--- Begin ---

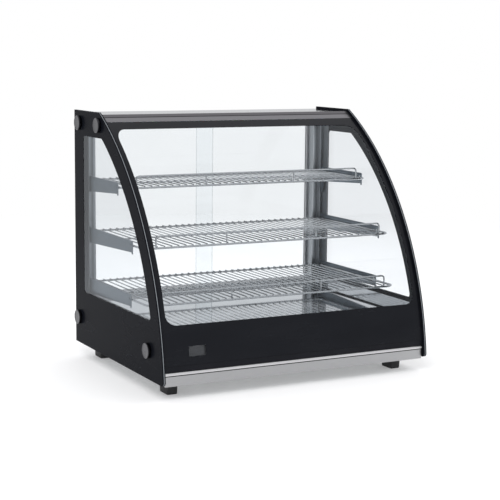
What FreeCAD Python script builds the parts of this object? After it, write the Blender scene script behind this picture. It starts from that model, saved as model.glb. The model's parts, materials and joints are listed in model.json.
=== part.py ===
import FreeCAD, Part
import math
import os
import Sketcher

# A countertop hot food display case: a curved glass front between two black-bordered glass sides, three
# chromed wire shelves on slotted standards, a heated base with a polished floor, and two sliding rear doors.
# Frame: millimetres, +X to the right seen from the front, +Y to the rear, +Z up. The origin is on the
# table, below the middle of the whole object. Left-hand pieces are modelled and mirrored across X = 0.

V = FreeCAD.Vector
doc = FreeCAD.newDocument("hot_food_display_case")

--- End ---

Task statement ▸
Reproduce the entire listing word for word.

The answer ▸
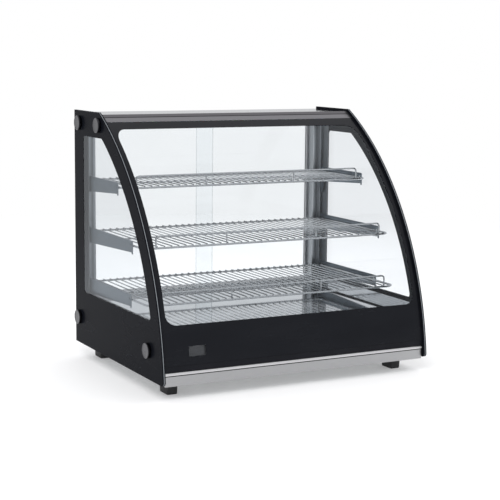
What FreeCAD Python script builds the parts of this object? After it, write the Blender scene script behind this picture. It starts from that model, saved as model.glb. The model's parts, materials and joints are listed in model.json.
=== part.py ===
import FreeCAD, Part
import math
import os
import Sketcher

# A countertop hot food display case: a curved glass front between two black-bordered glass sides, three
# chromed wire shelves on slotted standards, a heated base with a polished floor, and two sliding rear doors.
# Frame: millimetres, +X to the right seen from the front, +Y to the rear, +Z up. The origin is on the
# table, below the middle of the whole object. Left-hand pieces are modelled and mirrored across X = 0.

V = FreeCAD.Vector
doc = FreeCAD.newDocument("hot_food_display_case")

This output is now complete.